WORK REQUIRED ->
Could you output each line of the data that follows exactly?

* BEGIN DATA EXTRACT *

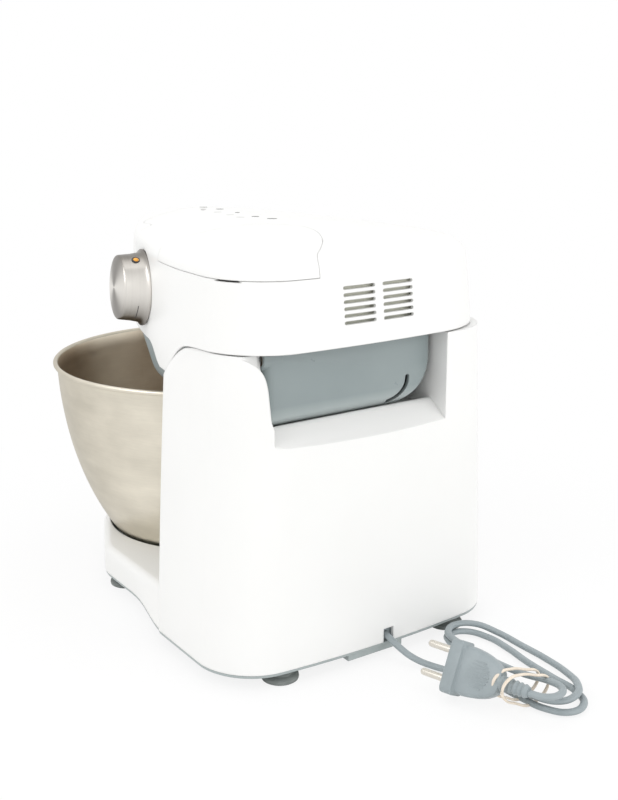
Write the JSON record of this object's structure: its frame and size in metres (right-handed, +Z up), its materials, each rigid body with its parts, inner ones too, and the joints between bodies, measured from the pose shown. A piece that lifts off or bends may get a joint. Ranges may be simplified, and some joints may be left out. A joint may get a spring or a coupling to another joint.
{
  "type": "stand mixer",
  "caption": "Tilt-head stand mixer with vented rear, side speed knob, belly between two shoulders, steel bowl, planetary drive and bundled mains cord.",
  "frame": {"origin": "middle of the machine's outline on the table, the free cord left out", "axes": "+X from the bowl to the vented rear, -Y to the speed knob's side, +Z up"},
  "size_m": [0.494, 0.242, 0.2895],
  "materials": {
    "white_plastic": "satin moulded",
    "grey_plastic": "fine grained",
    "dark_plastic": "moulded",
    "foot_rubber": "matt",
    "plated_steel": "zinc plated",
    "bowl_steel": "brushed",
    "bearing_bronze": "sintered",
    "knob_metal": "turned",
    "amber_lens": "clear gloss",
    "board_laminate": "lacquered",
    "motor_iron": "stacked sheet",
    "copper": "varnished wire",
    "cast_alloy": "as cast",
    "gear_plastic": "moulded",
    "belt_rubber": "matt",
    "cord_plastic": "smooth",
    "band_plastic": "smooth",
    "pin_nickel": "nickel plated"
  },
  "bodies": {
    "body": {"body_housing": "white_plastic", "base_plate": "grey_plastic", "rubber_feet": "foot_rubber", "base_screws": "plated_steel", "bowl_seat": "dark_plastic", "hinge_pins": "plated_steel", "cord_gland": "cord_plastic", "mains_cord": "cord_plastic", "cord_hank": "cord_plastic", "cord_bands": "band_plastic", "plug_body": "cord_plastic", "plug_pins": "pin_nickel"},
    "bowl": {"bowl": "bowl_steel", "bowl_collar": "bowl_steel"},
    "head": {"head_upper_housing": "white_plastic", "head_lower_housing": "grey_plastic", "hinge_bushes": "bearing_bronze", "catch_bar": "plated_steel", "speed_switch": "dark_plastic", "control_board": "board_laminate", "motor_stator": "motor_iron", "motor_windings": "copper", "motor_bracket": "cast_alloy", "motor_bearings": "plated_steel", "drive_belt": "belt_rubber", "gearbox_frame": "cast_alloy", "counter_bearings": "plated_steel", "hub_bearings": "plated_steel", "ring_gear": "gear_plastic", "head_screws": "plated_steel"},
    "corner_cover": {"high_speed_cover": "white_plastic"},
    "nose_cap": {"slow_speed_cover": "white_plastic"},
    "lever": {"release_lever": "grey_plastic", "latch_hook": "plated_steel", "latch_spring": "plated_steel"},
    "knob": {"speed_knob": "knob_metal", "knob_lens": "amber_lens", "knob_spindle": "plated_steel"},
    "motor_rotor": {"motor_shaft": "plated_steel", "motor_armature": "motor_iron", "cooling_fan": "dark_plastic", "drive_pulley": "cast_alloy", "high_speed_coupling": "dark_plastic"},
    "counter": {"driven_pulley": "cast_alloy", "counter_pinion": "plated_steel"},
    "carrier": {"planet_carrier": "cast_alloy", "hub_shaft": "plated_steel", "main_gear": "gear_plastic", "spindle_bush": "bearing_bronze"},
    "planet": {"planet_pinion": "gear_plastic", "tool_spindle": "plated_steel"}
  },
  "joints": [
    {"name": "head_tilt", "type": "hinge", "parent": "body", "child": "head", "pos_m": [0.153, 0, 0.219], "axis": [0, 1, 0], "range_deg": [0, 42]},
    {"name": "bowl_twist", "type": "hinge", "parent": "body", "child": "bowl", "pos_m": [-0.058, 0, 0.033], "axis": [0, 0, 1], "range_deg": [-28, 0]},
    {"name": "speed_knob", "type": "hinge", "parent": "head", "child": "knob", "pos_m": [0.016, -0.0897, 0.2445], "axis": [-0.2074, -0.9758, 0.0698], "range_deg": [-35, 230]},
    {"name": "release_lever", "type": "hinge", "parent": "body", "child": "lever", "pos_m": [0.132, 0, 0.185], "axis": [0, 1, 0], "range_deg": [0, 20], "stiffness_Nm_per_rad": 0.3, "springref_deg": -8.59},
    {"name": "corner_cover_lift", "type": "slide", "parent": "head", "child": "corner_cover", "axis": [0, 0, 1], "range_m": [0, 0.012]},
    {"name": "nose_cap_pull", "type": "slide", "parent": "head", "child": "nose_cap", "axis": [-1, 0, 0], "range_m": [0, 0.012]},
    {"name": "hub_spin", "type": "hinge", "parent": "head", "child": "carrier", "pos_m": [-0.058, 0, 0.215], "axis": [0, 0, 1], "continuous": true},
    {"name": "counter_spin", "type": "hinge", "parent": "head", "child": "counter", "pos_m": [-0.01425, 0, 0.24], "axis": [0, 0, 1], "continuous": true},
    {"name": "motor_spin", "type": "hinge", "parent": "head", "child": "motor_rotor", "pos_m": [0.101, -0.036, 0.21], "axis": [0, 0, 1], "continuous": true},
    {"name": "planet_spin", "type": "hinge", "parent": "carrier", "child": "planet", "pos_m": [-0.0805, 0, 0.2], "axis": [0, 0, 1], "continuous": true}
  ],
  "couplings": [
    {"joint": "hub_spin", "follows": "motor_spin", "ratio": -0.071429},
    {"joint": "counter_spin", "follows": "motor_spin", "ratio": 0.28571},
    {"joint": "planet_spin", "follows": "motor_spin", "ratio": 0.21429}
  ]
}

* END DATA EXTRACT *

RESPONSE FOR THIS EXERCISE ->
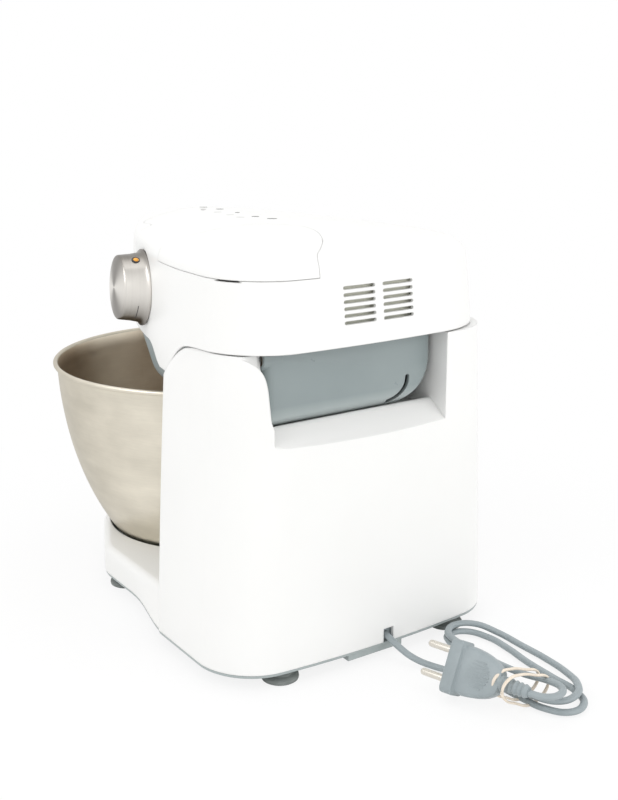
Write the JSON record of this object's structure: its frame and size in metres (right-handed, +Z up), its materials, each rigid body with its parts, inner ones too, and the joints between bodies, measured from the pose shown. A piece that lifts off or bends may get a joint. Ranges may be simplified, and some joints may be left out. A joint may get a spring or a coupling to another joint.
{
  "type": "stand mixer",
  "caption": "Tilt-head stand mixer with vented rear, side speed knob, belly between two shoulders, steel bowl, planetary drive and bundled mains cord.",
  "frame": {"origin": "middle of the machine's outline on the table, the free cord left out", "axes": "+X from the bowl to the vented rear, -Y to the speed knob's side, +Z up"},
  "size_m": [0.494, 0.242, 0.2895],
  "materials": {
    "white_plastic": "satin moulded",
    "grey_plastic": "fine grained",
    "dark_plastic": "moulded",
    "foot_rubber": "matt",
    "plated_steel": "zinc plated",
    "bowl_steel": "brushed",
    "bearing_bronze": "sintered",
    "knob_metal": "turned",
    "amber_lens": "clear gloss",
    "board_laminate": "lacquered",
    "motor_iron": "stacked sheet",
    "copper": "varnished wire",
    "cast_alloy": "as cast",
    "gear_plastic": "moulded",
    "belt_rubber": "matt",
    "cord_plastic": "smooth",
    "band_plastic": "smooth",
    "pin_nickel": "nickel plated"
  },
  "bodies": {
    "body": {"body_housing": "white_plastic", "base_plate": "grey_plastic", "rubber_feet": "foot_rubber", "base_screws": "plated_steel", "bowl_seat": "dark_plastic", "hinge_pins": "plated_steel", "cord_gland": "cord_plastic", "mains_cord": "cord_plastic", "cord_hank": "cord_plastic", "cord_bands": "band_plastic", "plug_body": "cord_plastic", "plug_pins": "pin_nickel"},
    "bowl": {"bowl": "bowl_steel", "bowl_collar": "bowl_steel"},
    "head": {"head_upper_housing": "white_plastic", "head_lower_housing": "grey_plastic", "hinge_bushes": "bearing_bronze", "catch_bar": "plated_steel", "speed_switch": "dark_plastic", "control_board": "board_laminate", "motor_stator": "motor_iron", "motor_windings": "copper", "motor_bracket": "cast_alloy", "motor_bearings": "plated_steel", "drive_belt": "belt_rubber", "gearbox_frame": "cast_alloy", "counter_bearings": "plated_steel", "hub_bearings": "plated_steel", "ring_gear": "gear_plastic", "head_screws": "plated_steel"},
    "corner_cover": {"high_speed_cover": "white_plastic"},
    "nose_cap": {"slow_speed_cover": "white_plastic"},
    "lever": {"release_lever": "grey_plastic", "latch_hook": "plated_steel", "latch_spring": "plated_steel"},
    "knob": {"speed_knob": "knob_metal", "knob_lens": "amber_lens", "knob_spindle": "plated_steel"},
    "motor_rotor": {"motor_shaft": "plated_steel", "motor_armature": "motor_iron", "cooling_fan": "dark_plastic", "drive_pulley": "cast_alloy", "high_speed_coupling": "dark_plastic"},
    "counter": {"driven_pulley": "cast_alloy", "counter_pinion": "plated_steel"},
    "carrier": {"planet_carrier": "cast_alloy", "hub_shaft": "plated_steel", "main_gear": "gear_plastic", "spindle_bush": "bearing_bronze"},
    "planet": {"planet_pinion": "gear_plastic", "tool_spindle": "plated_steel"}
  },
  "joints": [
    {"name": "head_tilt", "type": "hinge", "parent": "body", "child": "head", "pos_m": [0.153, 0, 0.219], "axis": [0, 1, 0], "range_deg": [0, 42]},
    {"name": "bowl_twist", "type": "hinge", "parent": "body", "child": "bowl", "pos_m": [-0.058, 0, 0.033], "axis": [0, 0, 1], "range_deg": [-28, 0]},
    {"name": "speed_knob", "type": "hinge", "parent": "head", "child": "knob", "pos_m": [0.016, -0.0897, 0.2445], "axis": [-0.2074, -0.9758, 0.0698], "range_deg": [-35, 230]},
    {"name": "release_lever", "type": "hinge", "parent": "body", "child": "lever", "pos_m": [0.132, 0, 0.185], "axis": [0, 1, 0], "range_deg": [0, 20], "stiffness_Nm_per_rad": 0.3, "springref_deg": -8.59},
    {"name": "corner_cover_lift", "type": "slide", "parent": "head", "child": "corner_cover", "axis": [0, 0, 1], "range_m": [0, 0.012]},
    {"name": "nose_cap_pull", "type": "slide", "parent": "head", "child": "nose_cap", "axis": [-1, 0, 0], "range_m": [0, 0.012]},
    {"name": "hub_spin", "type": "hinge", "parent": "head", "child": "carrier", "pos_m": [-0.058, 0, 0.215], "axis": [0, 0, 1], "continuous": true},
    {"name": "counter_spin", "type": "hinge", "parent": "head", "child": "counter", "pos_m": [-0.01425, 0, 0.24], "axis": [0, 0, 1], "continuous": true},
    {"name": "motor_spin", "type": "hinge", "parent": "head", "child": "motor_rotor", "pos_m": [0.101, -0.036, 0.21], "axis": [0, 0, 1], "continuous": true},
    {"name": "planet_spin", "type": "hinge", "parent": "carrier", "child": "planet", "pos_m": [-0.0805, 0, 0.2], "axis": [0, 0, 1], "continuous": true}
  ],
  "couplings": [
    {"joint": "hub_spin", "follows": "motor_spin", "ratio": -0.071429},
    {"joint": "counter_spin", "follows": "motor_spin", "ratio": 0.28571},
    {"joint": "planet_spin", "follows": "motor_spin", "ratio": 0.21429}
  ]
}